Neste tempo, em que impera o “sim” alienado e individualista, essas duas canções do 365 são o melhor presente que posso oferecer a São Paulo, com essa minha vontade já datada, mas nunca morta, de que elas sensibilizem e mobilizem a população.

3 comentários:

Humberto Mac disse...

Professor,

gostei muito desse post, até porque passei o dia hoje escutando o 365 cantar "são paulo".

E, sem hesitar, concordo com a segunda interpretação. Ainda mais porque agora que estou em Brasília, o refrão, para mim, só tem um significado: a solidão está fora de são paulo, não dentro dela ("sem São Paulo, o meu dono é a solidão").
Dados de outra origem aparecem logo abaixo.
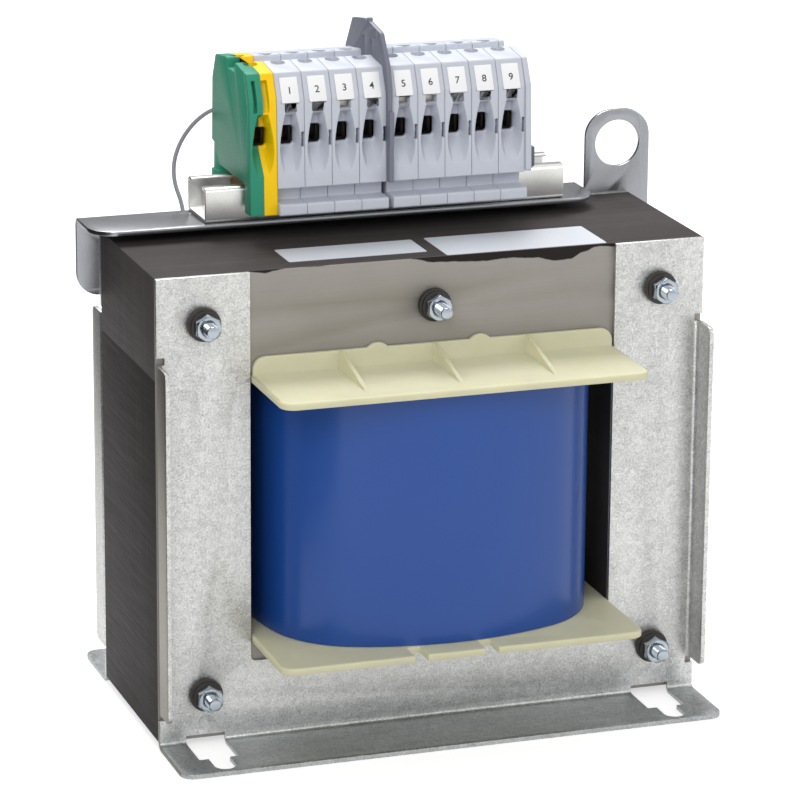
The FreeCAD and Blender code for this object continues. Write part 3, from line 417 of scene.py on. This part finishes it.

Eu sempre pensei nesse verso como uma contestação ao clichê de que a cidade grande é o lugar da solidão por excelência. Para mim, não é. A solidão pode também estar no sertão vazio, cheio de natureza e infinito, do Guimarães Rosa.

E em São Paulo existe a opção do anonimato e da confraternização (Eu digo "sim" e, as vezes, eu digo "não" se eu quiser). Isso é só possível por causa do seu tamanho gigante.

"meu mundo está em suas mãos" - o mundo que eu conheço é São Paulo, que também é infinita como o sertao de Guimarães. Isso de "meu mundo" também me lembra uma frase do romeu na peça do shakepeare. Quando ele se vê ameaçado com o exílio, solta um "Mundo não pode haver fora dos muros de Verona". É nesse sentido que sempre entendi o "meu mundo está em suas mãos"

Abraços, professor!
:-)

Humberto (seu aluno do gh)

Rogério Duarte disse...

Humberto,

"Mundo não pode haver fora dos muros de Verona": para você, essa frase não vale - você carrega um mundo dentro de si.

Pela sua análise, já sei que, no sertão ou na metrópole, seu mundo estará sempre pleno.

Abração, e saudades!

Rogério

Anônimo disse...

oi rogerio, é a nathi do showlivre. eu criei um blog, estou te add.